А работа такова: вот деревня Борки, состоящая из семи поселков; в ней много жителей, но никто из них не должен остаться в живых...
И ничего не надо выдумывать; и не прослывешь сочинителем ужасов и кошмаров; все это случилось такого-то числа такого-то года, и вот документы: кто куда пошел и что кому сказал... И все имена известны, и все биографии, и цвет волос, и форма носа, и как в тех работниках оказался, и насколько старательно трудился — все известно. И еще известно, что виноваты во всем фашизм и война.
Неизвестно и нужно попробовать понять, почему никто из тех работников, к примеру, не засыпал? Почему их глаза не отказывались смотреть, уши — слышать, ноги — ходить, ум — действовать? И как справлялась с этой кровавой работой их мысль, или мысли уже никакой там не было и было что-то другое? И что происходило с тем, что мы упрямо называем душой, надеясь на ее свет и тепло?

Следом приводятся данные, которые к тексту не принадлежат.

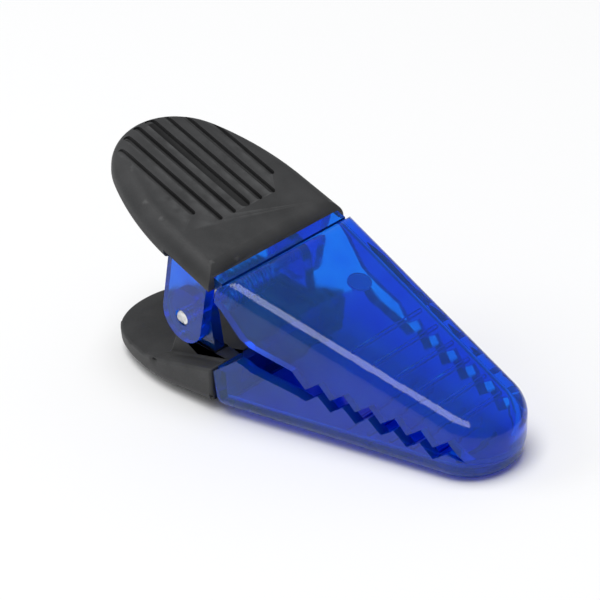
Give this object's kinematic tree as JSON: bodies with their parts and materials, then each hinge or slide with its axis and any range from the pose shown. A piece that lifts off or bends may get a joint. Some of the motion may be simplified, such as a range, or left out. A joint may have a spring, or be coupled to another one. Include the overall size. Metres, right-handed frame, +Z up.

Или это какая-то новая порода людей была наскоро выведена и опробована в деле?
Фашизм фашизмом, но бежал с канистрой бензина вдоль отчаянно кричавшего запертого сарая и плескал, плескал на бревна живой конкретный человек, и билось в нем сердце и что-то поделывала душа. И было, значит, ему в эти мгновения отчетливо ясно, что есть на свете нечто более важное, чем эти заживо сжигаемые человеческие жизни. И он этому важному служил.
Чему? Ответ несложный; как и другие вокруг, он отрабатывал право на продолжение собственной жизни. Превыше всего для него оказалась его жизнь.
Писатель не удивляется тому, что люди высоко ценят собственную жизнь. Его потрясает иное: как обесценена в их глазах другая жизнь! Не всякая другая, не начальника же их, штурмбаннфюрера, а непременно чья-нибудь беспомощная и беззащитная.
Как же это случилось? Не может того быть, чтобы ответ был таким несложным: все ради живота своего.
...Странно и тяжело привыкать к их именам. Евдокимыч, Иван Дмитриевич, Николай Афанасьевич, Слава Муравьев... Это же все свои, русские, украинцы, белорусы, братья славяне, Иван, сын Евдокимов, Николай, сын Афанасьев, ходят по улицам, перекликаются, заняты, увлечены делом, а что форма на них чужая, страшная, так это ж война, чего только люди не носят, да и неужто форма сильнее их говора, имен, обличья, «голоса крови»?